-- Source data start --

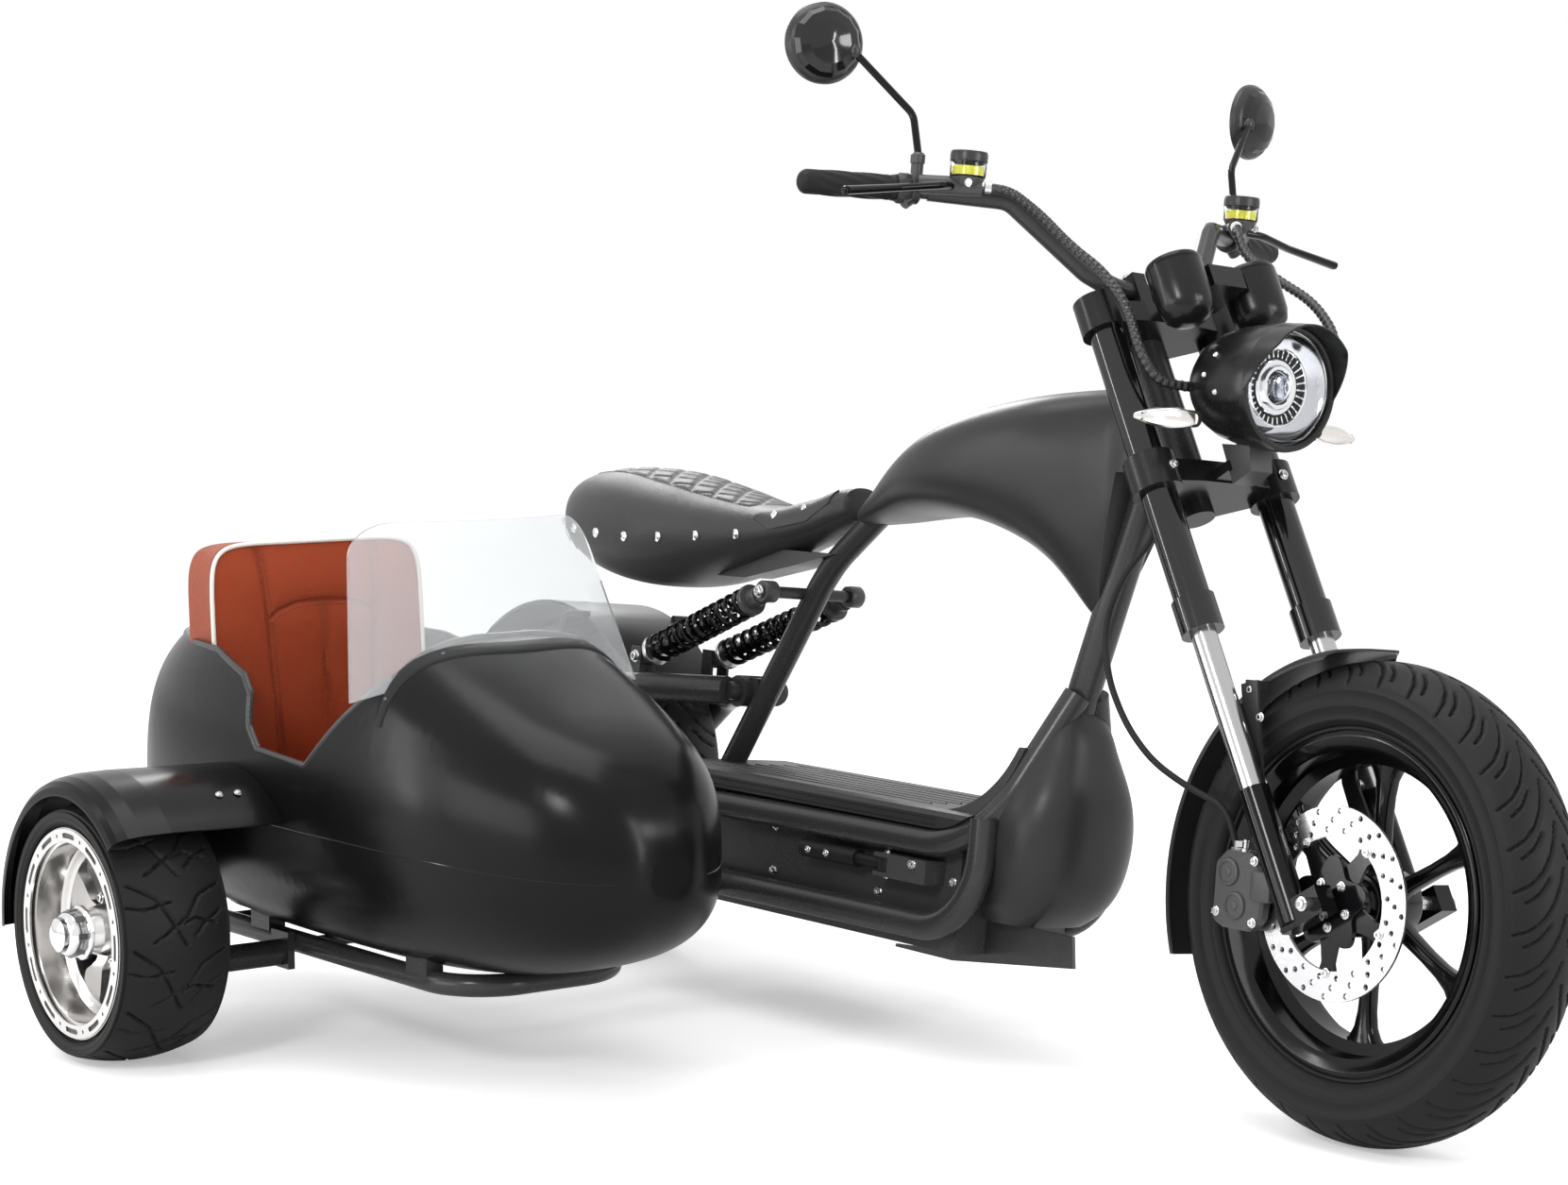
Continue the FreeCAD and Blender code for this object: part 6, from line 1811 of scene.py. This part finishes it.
@dataclass
class Windscreen:
    """The clear screen, its lower rear corners trimmed along the cockpit's edge so that it ends on the cowl."""

    trim: Sequence[Pair] = ((-1130, 330), (-1130, 452), (-975, 452), (-904, 498), (-870, 502), (-870, 330))
    reach: Pair = (-1000.0, -100.0)

    def build(self, source: Object) -> None:
        """Trim a copy of the CAD screen.

        Args:
            source: The CAD screen, which stays as it is.
        """
        knife = Piece("screen_trim", CAR)
        knife.skin([[(x, y, z) for x, z in self.trim] for y in self.reach], SCREEN_PAINTED_REFLECTION_GLASS)
        cutter = show("screen_trim", knife.to_mesh())
        sheet = source.data.copy()
        sheet.transform(source.matrix_world)
        holder = show("screen_copy", sheet)
        modifier = holder.modifiers.new("trim", "BOOLEAN")
        modifier.operation = "DIFFERENCE"
        modifier.solver = "EXACT"
        modifier.object = cutter
        piece = Piece("windscreen", CAR)
        piece.add_mesh(plain_mesh(holder, cutter), SCREEN_PAINTED_REFLECTION_GLASS)
        piece.done("chassis", "clear_glass", "windshield")


@dataclass
class CockpitEdge:
    """The rolled bead round the cockpit's edge, which follows the cut in the tub on both sides."""

    cut: Sequence[Pair] = ((-1668, 505), (-1350, 495), (-1256, 472), (-1228, 452), (-1218, 411), (-1190, 384),
                           (-1070, 376), (-1004, 437), (-958, 478), (-936, 500), (-934, 560))

    def side(self, s: int) -> list[Vector]:
        """The bead's line on one side, from the tail forwards."""
        tub = TubSurface()
        line = even_points(rounded_path([(x, 0, z) for x, z in self.cut], 9.0, 2.0), 4.0)
        halves = [tub.half_at(p.x, p.z) for p in line]
        return [Vector((p.x, tub.y + s * max(0.0, half - 3.0), p.z)) for p, half in zip(line, halves) if half > 0]

    def build(self) -> None:
        """Sweep the bead round the opening."""
        piece = Piece("cockpit_bead", CAR)
        right, left = self.side(-1), self.side(1)
        piece.sweep(right + left[::-1] + right[:1], 4.6, SATIN_BLACK, 14)
        piece.done("chassis", "rubber")


class SmallBolts:
    """The bright bolts that show about the machine, in pieces of one body and size."""

    def build(self) -> None:
        """Set the bolts of every body."""
        panel = self._both_sides(91.6, (-994, 240), (-993, 180), (-770, 182), (-626, 214), (-1190, 240), (-1190, 180))
        self._set("panel_bolts", panel + self._both_sides(125.2, (-668, 230)), BIKE, "chassis", 5.0)
        fender = self._both_sides(77.6, (-150, 500), (-118, 398), (-92, 336), (-131, 470))
        self._set("fender_bolts", fender, BIKE, "steering", 4.2)
        fork_marks = []
        for s in (-1, 1):
            fork_marks.append(((31, s * (FORK_Y - 6), 540), FORE, UP))
            for x, y, z in ((0, s * FORK_Y, 780.0), (7, s * 36 - 5, 814.0), (7, s * 36 + 5, 814.0)):
                fork_marks.append(((x, y, z), UP, FORE))
        fork_marks.append(((-40, 0, 772.0), UP, FORE))
        self._set("clamp_bolts", fork_marks, FORK, "steering", 5.0)
        self._set("axle_bolts", self._both_sides(121.5, (0, FRONT_R)), BIKE, "steering", 6.0)
        rear = [mark for y, *place in ((154, -1590, 240), (88, -1080, 548), (79, -1369, 436))
                for mark in self._both_sides(y, place)]
        self._set("rear_bolts", rear, BIKE, "chassis", 6.5)
        tilt = math.radians(60.0)
        aim = (math.cos(tilt), 0, math.sin(tilt))
        guard = [((-1257 + 198.4 * aim[0], y, 165 + 198.4 * aim[2]), aim, LEFT) for y in (-812, -786)]
        self._set("guard_bolts", guard, CAR, "chassis", 3.4)
        for s, name in ((-1, "right"), (1, "left")):
            pegs = [((x, s * (112 + 11.2), 222), (0, s, 0), FORE) for x in (-845, -883)]
            pegs += [((-732, s * 112, 222 + 15), UP, FORE), ((-732, s * 112, 222 - 15), (0, 0, -1), FORE)]
            self._set("peg_bolts_" + name, pegs, BIKE, "foot_peg_" + name, 4.0)

    @staticmethod
    def _both_sides(y: float, *places: Pair) -> list[Mark]:
        """Marks facing outwards at places on the right side and then on the left."""
        return [((x, s * y, z), (0, s, 0), FORE) for s in (-1, 1) for x, z in places]

    @staticmethod
    def _set(name: str, marks: Sequence[Mark], place: Matrix, body: str, size: float) -> None:
        """One piece of bolts on one body."""
        piece = Piece(name, place)
        piece.scatter(Hardware.bolt(size), marks, BOLT_STEEL, 1.0)
        piece.done(body, "steel")


@dataclass
class DeckRibs:
    """The mat's raised ribs along the footboard and the lines on its rolled edges."""

    ribs: Sequence[float] = (-75, -50, -25, 0, 25, 50, 75)
    lines: Sequence[Pair] = ((118.0, 292.0), (118.0, 284.0))

    def build(self) -> None:
        """Make the ribs as one piece."""
        piece = Piece("deck_ribs", BIKE)
        for y in self.ribs:
            piece.sweep([(x, y, 304.0) for x in (-1170, -900, -700)], 2.4, MAT_RUBBER, 10, 0.6)
        for s in (-1, 1):
            for y, z in self.lines:
                piece.sweep([(x, s * y, z) for x in (-1235, -900, -640)], 1.0, RUBBER, 8)
        piece.done("chassis", "rubber")


@dataclass
class Studio:
    """The pale floor and backdrop, the soft lamps and the camera of the photograph."""

    floor_half: float = 60.0
    floor_white: tuple[float, ...] = (0.88, 0.88, 0.88, 1)
    floor_glow: float = 0.36
    sky_light: float = 0.76
    lamp_rows: Sequence[tuple] = (
        ("key_box", (1.6, -3.4, 2.6), 0.8, 0.8, 50.0), ("top_box", (-0.2, -0.2, 3.4), 2.2, 2.2, 44.0),
        ("side_box", (-0.6, -4.2, 1.0), 2.6, 1.3, 38.0), ("fill_box", (3.6, 1.6, 1.8), 0.8, 0.8, 22.0),
        ("rear_box", (-3.2, 1.8, 2.4), 1.2, 1.2, 40.0), ("right_strip", (-2.2, -3.2, 1.3), 0.20, 2.2, 24.0),
        ("front_strip", (3.7, 0.7, 1.3), 0.16, 2.4, 30.0),
    )
    aim: Point = (0, 0, 0.5)
    eye: Point = (3.5005, -2.6719, 0.9721)
    yaw: float = math.radians(142.637)
    pitch: float = math.radians(5.036)
    lens: float = 81.07

    def build(self) -> None:
        """Set the whole stage."""
        self.floor()
        self.world()
        self.lamps()
        self.camera()
        bpy.context.scene.view_settings.view_transform = "Standard"

    @staticmethod
    def _seen(tree: NodeTree, *rays: str) -> NodeSocket:
        """1 for the named kinds of ray and 0 for all others."""
        path = add_node(tree, "ShaderNodeLightPath").outputs
        seen = path[rays[0]]
        for ray in rays[1:]:
            seen = calculate(tree, "MAXIMUM", seen, path[ray])
        return seen

    def floor(self) -> None:
        """A white floor that shows white to the camera and keeps the machine's shadow."""
        mesh = bpy.data.meshes.new("floor")
        f = self.floor_half
        mesh.from_pydata([(-f, -f, 0), (f, -f, 0), (f, f, 0), (-f, f, 0)], [], [(0, 1, 2, 3)])
        made = bpy.data.materials.new("studio_floor")
        made.use_nodes = True
        tree = made.node_tree
        tree.nodes.clear()
        seen = self._seen(tree, "Is Camera Ray", "Is Transmission Ray")
        paint = add_node(tree, "ShaderNodeBsdfDiffuse", {"Color": self.floor_white})
        glow = add_node(tree, "ShaderNodeEmission", {"Strength": calculate(tree, "MULTIPLY", seen, self.floor_glow)})
        both = add_node(tree, "ShaderNodeAddShader", {0: paint.outputs[0], 1: glow.outputs[0]})
        add_node(tree, "ShaderNodeOutputMaterial", {"Surface": both.outputs[0]})
        mesh.materials.append(made)
        obj = show("floor", mesh)

    def world(self) -> None:
        """A white surround, plain for light and full white where it is seen."""
        world = bpy.data.worlds.new("studio")
        bpy.context.scene.world = world
        world.use_nodes = True
        tree = world.node_tree
        seen = self._seen(tree, "Is Camera Ray", "Is Transmission Ray", "Is Glossy Ray")
        level = add_node(tree, "ShaderNodeMapRange", {"Value": seen, "To Min": self.sky_light, "To Max": 1.0})
        feed(tree, tree.nodes["Background"], {"Color": (1, 1, 1, 1), "Strength": level.outputs["Result"]})

    def lamps(self) -> None:
        """Large soft lamps above and to both sides, with narrow strips that draw the bright streaks on black paint."""
        for name, at, size, tall, power in self.lamp_rows:
            light = bpy.data.lights.new(name, "AREA")
            light.shape = "RECTANGLE"
            light.size, light.size_y = size, tall
            light.energy = power
            obj = show(name, light)
            obj.location = at
            obj.rotation_euler = (Vector(self.aim) - Vector(at)).to_track_quat("-Z", "Y").to_euler()

    def camera(self) -> None:
        """The photograph's viewpoint."""
        data = bpy.data.cameras.new("camera")
        data.sensor_width = 36.0
        data.lens = self.lens
        data.clip_start, data.clip_end = 0.05, 200.0
        cam = show("camera", data)
        cam.location = self.eye
        view = Vector((math.cos(self.yaw) * math.cos(self.pitch), math.sin(self.yaw) * math.cos(self.pitch),
                       -math.sin(self.pitch)))
        cam.rotation_euler = view.to_track_quat("-Z", "Y").to_euler()
        bpy.context.scene.camera = cam


def tyres() -> None:
    """The three tyres with their own treads."""
    sweep = [(0.0, 3.0), (16.0, 8.0), (36.0, 17.0), (54.0, 28.0), (68.0, 41.0), (76.0, 54.0)]
    short = [(62.0, 22.0), (78.0, 33.0), (88.0, 45.0)]
    Tyre("front_tyre", "front_wheel", BIKE, (0, 0, FRONT_R), radius=FRONT_R, width=120.0, bead=178.0, bead_half=46.0,
         crown=70.0, pitches=34, columns=26, grooves=(sweep, short), groove_half=1.7, groove_deep=4.6, rows=56).build()
    wide = [(0.0, 6.0), (20.0, 18.0), (44.0, 40.0), (60.0, 64.0), (66.0, 86.0)]
    inner = [(62.0, 34.0), (78.0, 54.0), (84.0, 76.0)]
    Tyre("rear_tyre", "rear_wheel", BIKE, (-1590, 0, 240), radius=239.34, width=190.0, bead=152.0, bead_half=72.0,
         crown=190.0, pitches=28, columns=24, grooves=(wide, inner), groove_half=1.8, groove_deep=4.6).build()
    cross = ([(0, -60), (26, -26), (60, -6), (84, 8)], [(10, 62), (24, 30), (50, 12), (78, -34)],
             [(44, 60), (60, 34), (74, 20)], [(30, -8), (36, -44), (30, -64)], [(60, 50), (52, 22), (58, 6)])
    Tyre("side_tyre", "side_wheel", CAR, (-1257, -900, 165), radius=165.0, width=145.0, bead=118.0, bead_half=62.0,
         crown=220.0, pitches=12, columns=40, grooves=cross, groove_half=1.6, groove_deep=4.0, mirrored=False).build()


def paint_nodes(frame: dict) -> None:
    """Give every CAD node its finish."""
    for name, obj in frame["nodes"].items():
        obj.data.materials.clear()
        obj.data.materials.append(NODE_FINISH[name].material())
        for face in obj.data.polygons:
            face.material_index = 0


def main() -> None:
    """Build the looks round the frame."""
    logging.basicConfig(level=logging.INFO, format="%(message)s")
    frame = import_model()
    paint_nodes(frame)
    tyres()
    DrilledDisc("front_disc", "front_wheel", BIKE, (0, -71.5, 274), -1.0).build()
    for part in (Caliper, CastRim, SideRimTrim, SidecarSeat, Saddle):
        part().build()
    shocks = Piece("coil_shocks", BIKE)
    for side in (-1, 1):
        Shock(side).build(shocks)
    shocks.done("chassis", "cast_black", "rear_shocks")
    for part in (Headlamp, Controls, Mirrors, Instruments, Grips, TurnSignals, CableSleeves):
        part().build()
    Windscreen().build(frame["nodes"]["windshield"])
    for part in (CowlTrim, CockpitEdge, SmallBolts, DeckRibs, Studio):
        part().build()


if __name__ == "__main__":
    main()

-- Source data end --

Copy, please, exactly the lines that start at the first line of the data and end at the line containing "clear screen, its", both kept and no others.

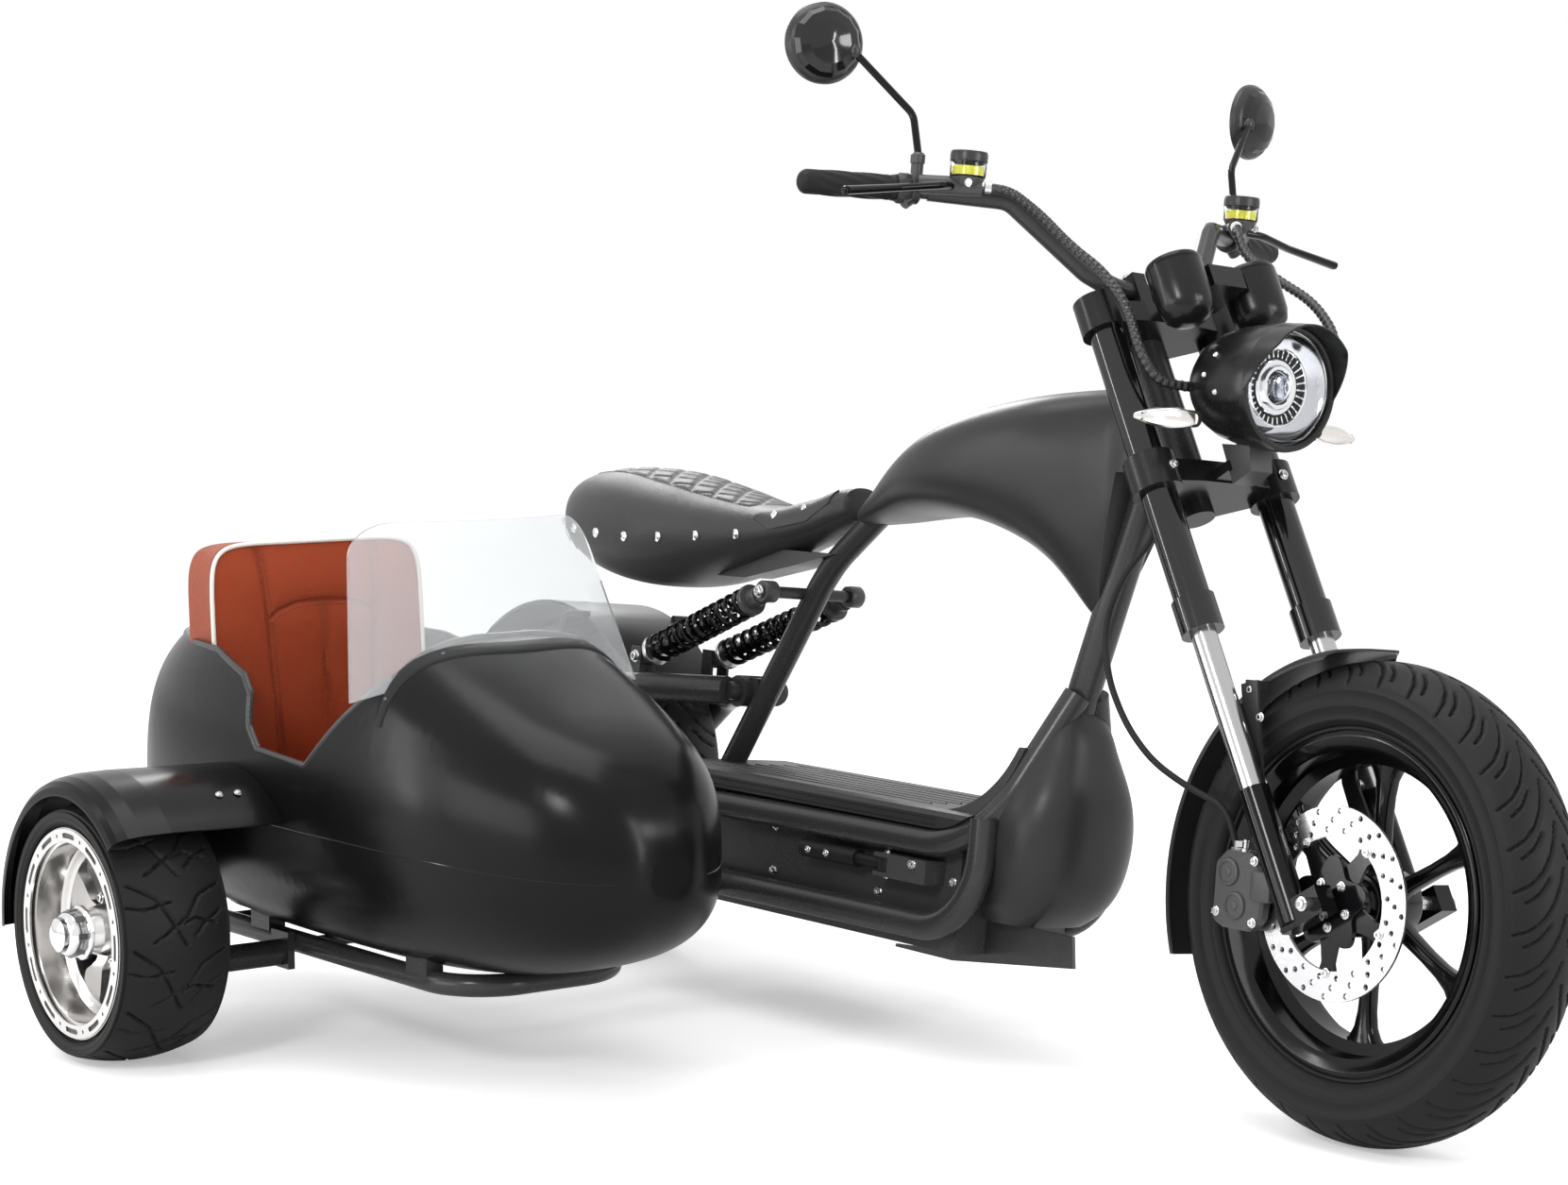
Continue the FreeCAD and Blender code for this object: part 6, from line 1811 of scene.py. This part finishes it.
@dataclass
class Windscreen:
    """The clear screen, its lower rear corners trimmed along the cockpit's edge so that it ends on the cowl."""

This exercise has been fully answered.